■ **Short task**:
Return the records that follow, matching each one exactly.

■ **Structured object records**:
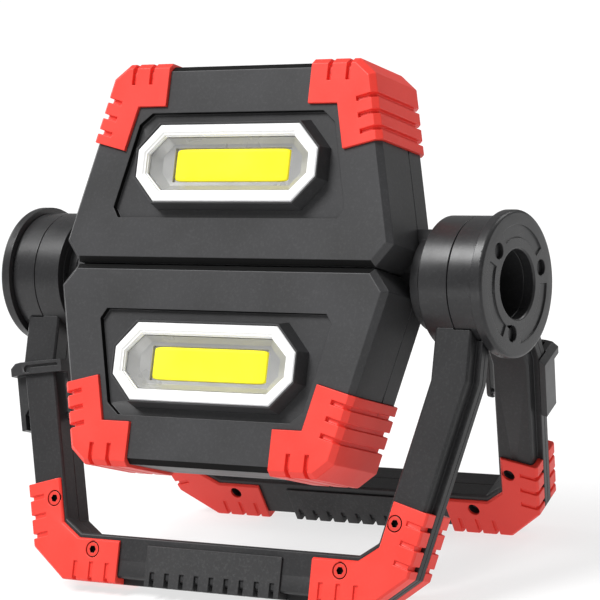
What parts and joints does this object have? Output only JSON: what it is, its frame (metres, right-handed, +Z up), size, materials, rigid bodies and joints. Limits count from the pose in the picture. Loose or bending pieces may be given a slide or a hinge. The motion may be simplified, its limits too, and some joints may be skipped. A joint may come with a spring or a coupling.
{
  "type": "work light",
  "caption": "Folding twin-head work light: two hinged lamp heads with long bright emitters, on two swinging U-shaped stands that share the side hubs.",
  "frame": {"origin": "on the floor, at the bottom centre of the object, under the middle of the hub axis", "axes": "+X along the hub axis to the lamp's right as seen from the lit side, +Y away from the lit side, +Z up"},
  "size_m": [0.22, 0.122, 0.1967],
  "materials": {
    "black_shell": "matte moulded plastic",
    "black_hub": "satin moulded plastic",
    "black_hook": "matte moulded plastic",
    "red_guard": "soft overmoulded rubber",
    "rubber_grip": "moulded rubber",
    "rubber_button": "moulded rubber",
    "white_frame": "white moulded plastic",
    "clear_lens": "clear plastic",
    "grey_reflector": "satin grey",
    "yellow_emitter": "phosphor",
    "bare_aluminium": "milled",
    "cell_wrap": "shrink wrap",
    "circuit_board": "solder mask",
    "steel_screw": "plated",
    "black_screw": "black oxide",
    "red_screw": "red lacquer"
  },
  "bodies": {
    "lower_head": {"lower_front_case": "black_shell", "lower_rear_case": "black_shell", "lower_right_guard": "red_guard", "lower_left_guard": "red_guard", "lower_bezel": "black_shell", "lower_lamp_frame": "white_frame", "lower_lens": "clear_lens", "lower_reflector": "grey_reflector", "lower_led_emitter": "yellow_emitter", "lower_led_board": "bare_aluminium", "lower_heat_sink": "bare_aluminium", "lower_cells": "cell_wrap", "lower_control_board": "circuit_board", "lower_case_screws": "steel_screw", "charging_socket": "steel_screw", "left_pivot": "black_hub", "right_pivot": "black_hub", "left_hub_cap": "black_hub", "right_hub_cap": "black_hub", "hub_cap_screws": "black_screw"},
    "upper_head": {"upper_front_case": "black_shell", "upper_rear_case": "black_shell", "upper_right_guard": "red_guard", "upper_left_guard": "red_guard", "upper_bezel": "black_shell", "upper_lamp_frame": "white_frame", "upper_lens": "clear_lens", "upper_reflector": "grey_reflector", "upper_led_emitter": "yellow_emitter", "upper_led_board": "bare_aluminium", "upper_heat_sink": "bare_aluminium", "upper_cells": "cell_wrap", "upper_control_board": "circuit_board", "upper_case_screws": "steel_screw"},
    "upper_button": {"upper_button": "rubber_button"},
    "lower_button": {"lower_button": "rubber_button"},
    "port_cover": {"port_cover": "rubber_button"},
    "front_stand": {"front_stand_outer_shell": "black_shell", "front_stand_inner_shell": "black_shell", "front_stand_rings": "black_hub", "front_stand_outer_left_guard": "red_guard", "front_stand_outer_right_guard": "red_guard", "front_stand_inner_left_guard": "red_guard", "front_stand_inner_right_guard": "red_guard", "front_stand_grips": "rubber_grip", "front_stand_screws": "red_screw", "front_stand_hook_pin": "steel_screw"},
    "front_hook": {"front_stand_hook": "black_hook"},
    "rear_stand": {"rear_stand_outer_shell": "black_shell", "rear_stand_inner_shell": "black_shell", "rear_stand_rings": "black_hub", "rear_stand_outer_left_guard": "red_guard", "rear_stand_outer_right_guard": "red_guard", "rear_stand_inner_left_guard": "red_guard", "rear_stand_inner_right_guard": "red_guard", "rear_stand_grips": "rubber_grip", "rear_stand_screws": "red_screw", "rear_stand_hook_pin": "steel_screw"},
    "rear_hook": {"rear_stand_hook": "black_hook"}
  },
  "joints": [
    {"name": "upper_head_fold", "type": "hinge", "parent": "lower_head", "child": "upper_head", "pos_m": [0, 0, 0.1122], "axis": [1, 0, 0], "range_deg": [-178, 0]},
    {"name": "front_stand_swing", "type": "hinge", "parent": "lower_head", "child": "front_stand", "pos_m": [0, 0, 0.1122], "axis": [1, 0, 0], "range_deg": [-158, 21.5]},
    {"name": "rear_stand_swing", "type": "hinge", "parent": "lower_head", "child": "rear_stand", "pos_m": [0, 0, 0.1122], "axis": [1, 0, 0], "range_deg": [-21.5, 158]},
    {"name": "front_hook_swing", "type": "hinge", "parent": "front_stand", "child": "front_hook", "pos_m": [-0.08868, -0.03028, 0.06033], "axis": [-0.9681, -0.0931, -0.2327], "range_deg": [-95, 0]},
    {"name": "rear_hook_swing", "type": "hinge", "parent": "rear_stand", "child": "rear_hook", "pos_m": [0.08868, 0.03028, 0.06033], "axis": [0.9681, 0.0931, -0.2327], "range_deg": [-95, 0]},
    {"name": "upper_button_press", "type": "slide", "parent": "upper_head", "child": "upper_button", "axis": [0, -0.9225, 0.3859], "range_m": [0, 0.001], "stiffness_N_per_m": 900},
    {"name": "lower_button_press", "type": "slide", "parent": "lower_head", "child": "lower_button", "axis": [0, -0.9225, 0.3859], "range_m": [0, 0.001], "stiffness_N_per_m": 900},
    {"name": "port_cover_flap", "type": "hinge", "parent": "lower_head", "child": "port_cover", "pos_m": [-0.024, -0.02358, 0.05919], "axis": [0, 0.3859, 0.9225], "range_deg": [0, 110]}
  ]
}
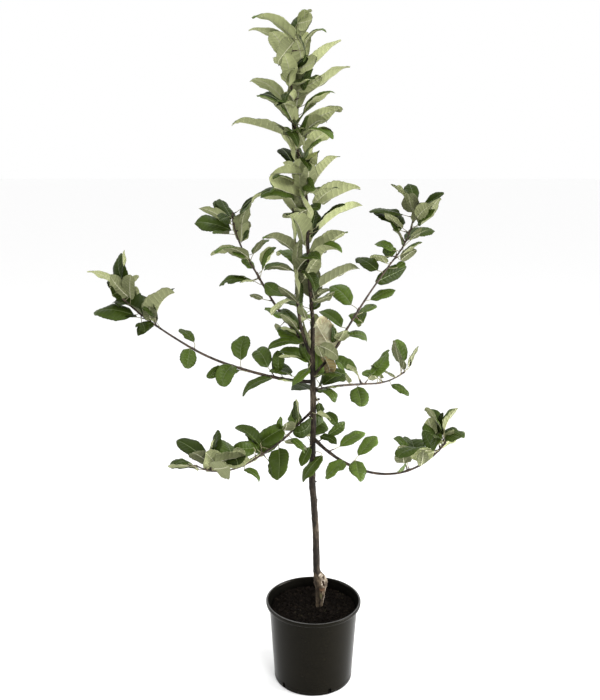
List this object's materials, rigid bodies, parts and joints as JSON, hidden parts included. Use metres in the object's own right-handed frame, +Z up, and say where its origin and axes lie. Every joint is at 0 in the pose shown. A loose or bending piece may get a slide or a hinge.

■ **Solution to this exercise**:
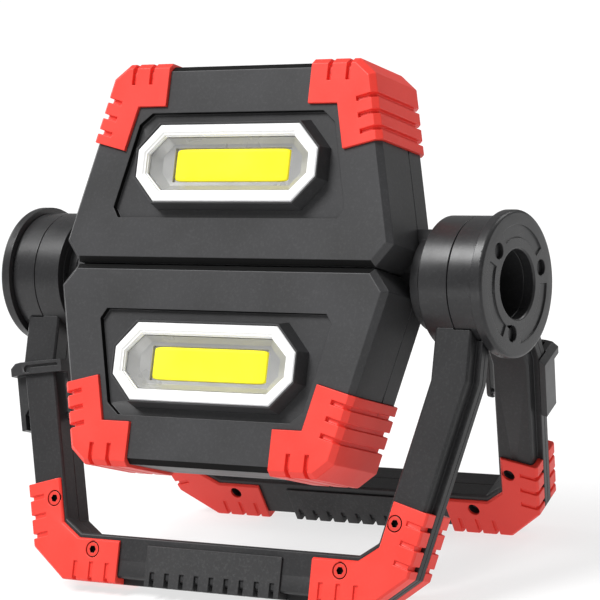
What parts and joints does this object have? Output only JSON: what it is, its frame (metres, right-handed, +Z up), size, materials, rigid bodies and joints. Limits count from the pose in the picture. Loose or bending pieces may be given a slide or a hinge. The motion may be simplified, its limits too, and some joints may be skipped. A joint may come with a spring or a coupling.
{
  "type": "work light",
  "caption": "Folding twin-head work light: two hinged lamp heads with long bright emitters, on two swinging U-shaped stands that share the side hubs.",
  "frame": {"origin": "on the floor, at the bottom centre of the object, under the middle of the hub axis", "axes": "+X along the hub axis to the lamp's right as seen from the lit side, +Y away from the lit side, +Z up"},
  "size_m": [0.22, 0.122, 0.1967],
  "materials": {
    "black_shell": "matte moulded plastic",
    "black_hub": "satin moulded plastic",
    "black_hook": "matte moulded plastic",
    "red_guard": "soft overmoulded rubber",
    "rubber_grip": "moulded rubber",
    "rubber_button": "moulded rubber",
    "white_frame": "white moulded plastic",
    "clear_lens": "clear plastic",
    "grey_reflector": "satin grey",
    "yellow_emitter": "phosphor",
    "bare_aluminium": "milled",
    "cell_wrap": "shrink wrap",
    "circuit_board": "solder mask",
    "steel_screw": "plated",
    "black_screw": "black oxide",
    "red_screw": "red lacquer"
  },
  "bodies": {
    "lower_head": {"lower_front_case": "black_shell", "lower_rear_case": "black_shell", "lower_right_guard": "red_guard", "lower_left_guard": "red_guard", "lower_bezel": "black_shell", "lower_lamp_frame": "white_frame", "lower_lens": "clear_lens", "lower_reflector": "grey_reflector", "lower_led_emitter": "yellow_emitter", "lower_led_board": "bare_aluminium", "lower_heat_sink": "bare_aluminium", "lower_cells": "cell_wrap", "lower_control_board": "circuit_board", "lower_case_screws": "steel_screw", "charging_socket": "steel_screw", "left_pivot": "black_hub", "right_pivot": "black_hub", "left_hub_cap": "black_hub", "right_hub_cap": "black_hub", "hub_cap_screws": "black_screw"},
    "upper_head": {"upper_front_case": "black_shell", "upper_rear_case": "black_shell", "upper_right_guard": "red_guard", "upper_left_guard": "red_guard", "upper_bezel": "black_shell", "upper_lamp_frame": "white_frame", "upper_lens": "clear_lens", "upper_reflector": "grey_reflector", "upper_led_emitter": "yellow_emitter", "upper_led_board": "bare_aluminium", "upper_heat_sink": "bare_aluminium", "upper_cells": "cell_wrap", "upper_control_board": "circuit_board", "upper_case_screws": "steel_screw"},
    "upper_button": {"upper_button": "rubber_button"},
    "lower_button": {"lower_button": "rubber_button"},
    "port_cover": {"port_cover": "rubber_button"},
    "front_stand": {"front_stand_outer_shell": "black_shell", "front_stand_inner_shell": "black_shell", "front_stand_rings": "black_hub", "front_stand_outer_left_guard": "red_guard", "front_stand_outer_right_guard": "red_guard", "front_stand_inner_left_guard": "red_guard", "front_stand_inner_right_guard": "red_guard", "front_stand_grips": "rubber_grip", "front_stand_screws": "red_screw", "front_stand_hook_pin": "steel_screw"},
    "front_hook": {"front_stand_hook": "black_hook"},
    "rear_stand": {"rear_stand_outer_shell": "black_shell", "rear_stand_inner_shell": "black_shell", "rear_stand_rings": "black_hub", "rear_stand_outer_left_guard": "red_guard", "rear_stand_outer_right_guard": "red_guard", "rear_stand_inner_left_guard": "red_guard", "rear_stand_inner_right_guard": "red_guard", "rear_stand_grips": "rubber_grip", "rear_stand_screws": "red_screw", "rear_stand_hook_pin": "steel_screw"},
    "rear_hook": {"rear_stand_hook": "black_hook"}
  },
  "joints": [
    {"name": "upper_head_fold", "type": "hinge", "parent": "lower_head", "child": "upper_head", "pos_m": [0, 0, 0.1122], "axis": [1, 0, 0], "range_deg": [-178, 0]},
    {"name": "front_stand_swing", "type": "hinge", "parent": "lower_head", "child": "front_stand", "pos_m": [0, 0, 0.1122], "axis": [1, 0, 0], "range_deg": [-158, 21.5]},
    {"name": "rear_stand_swing", "type": "hinge", "parent": "lower_head", "child": "rear_stand", "pos_m": [0, 0, 0.1122], "axis": [1, 0, 0], "range_deg": [-21.5, 158]},
    {"name": "front_hook_swing", "type": "hinge", "parent": "front_stand", "child": "front_hook", "pos_m": [-0.08868, -0.03028, 0.06033], "axis": [-0.9681, -0.0931, -0.2327], "range_deg": [-95, 0]},
    {"name": "rear_hook_swing", "type": "hinge", "parent": "rear_stand", "child": "rear_hook", "pos_m": [0.08868, 0.03028, 0.06033], "axis": [0.9681, 0.0931, -0.2327], "range_deg": [-95, 0]},
    {"name": "upper_button_press", "type": "slide", "parent": "upper_head", "child": "upper_button", "axis": [0, -0.9225, 0.3859], "range_m": [0, 0.001], "stiffness_N_per_m": 900},
    {"name": "lower_button_press", "type": "slide", "parent": "lower_head", "child": "lower_button", "axis": [0, -0.9225, 0.3859], "range_m": [0, 0.001], "stiffness_N_per_m": 900},
    {"name": "port_cover_flap", "type": "hinge", "parent": "lower_head", "child": "port_cover", "pos_m": [-0.024, -0.02358, 0.05919], "axis": [0, 0.3859, 0.9225], "range_deg": [0, 110]}
  ]
}
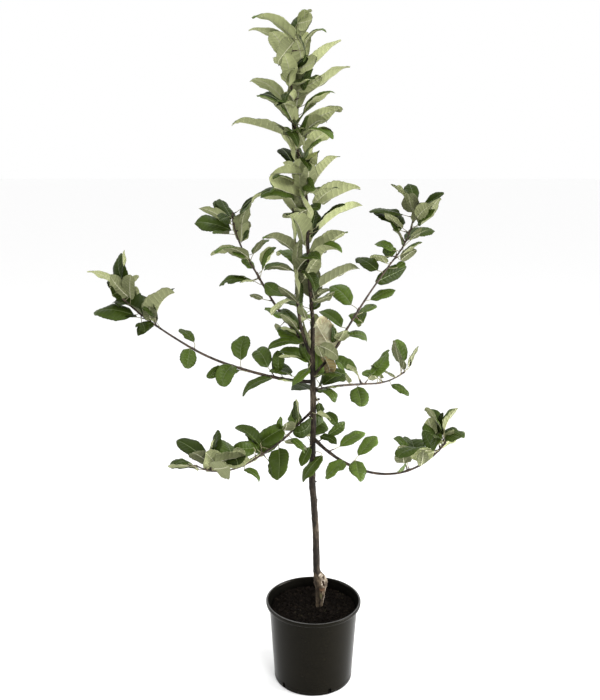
List this object's materials, rigid bodies, parts and joints as JSON, hidden parts included. Use metres in the object's own right-handed frame, +Z up, and say where its origin and axes lie. Every joint is at 0 in the pose shown. A loose or bending piece may get a slide or a hinge.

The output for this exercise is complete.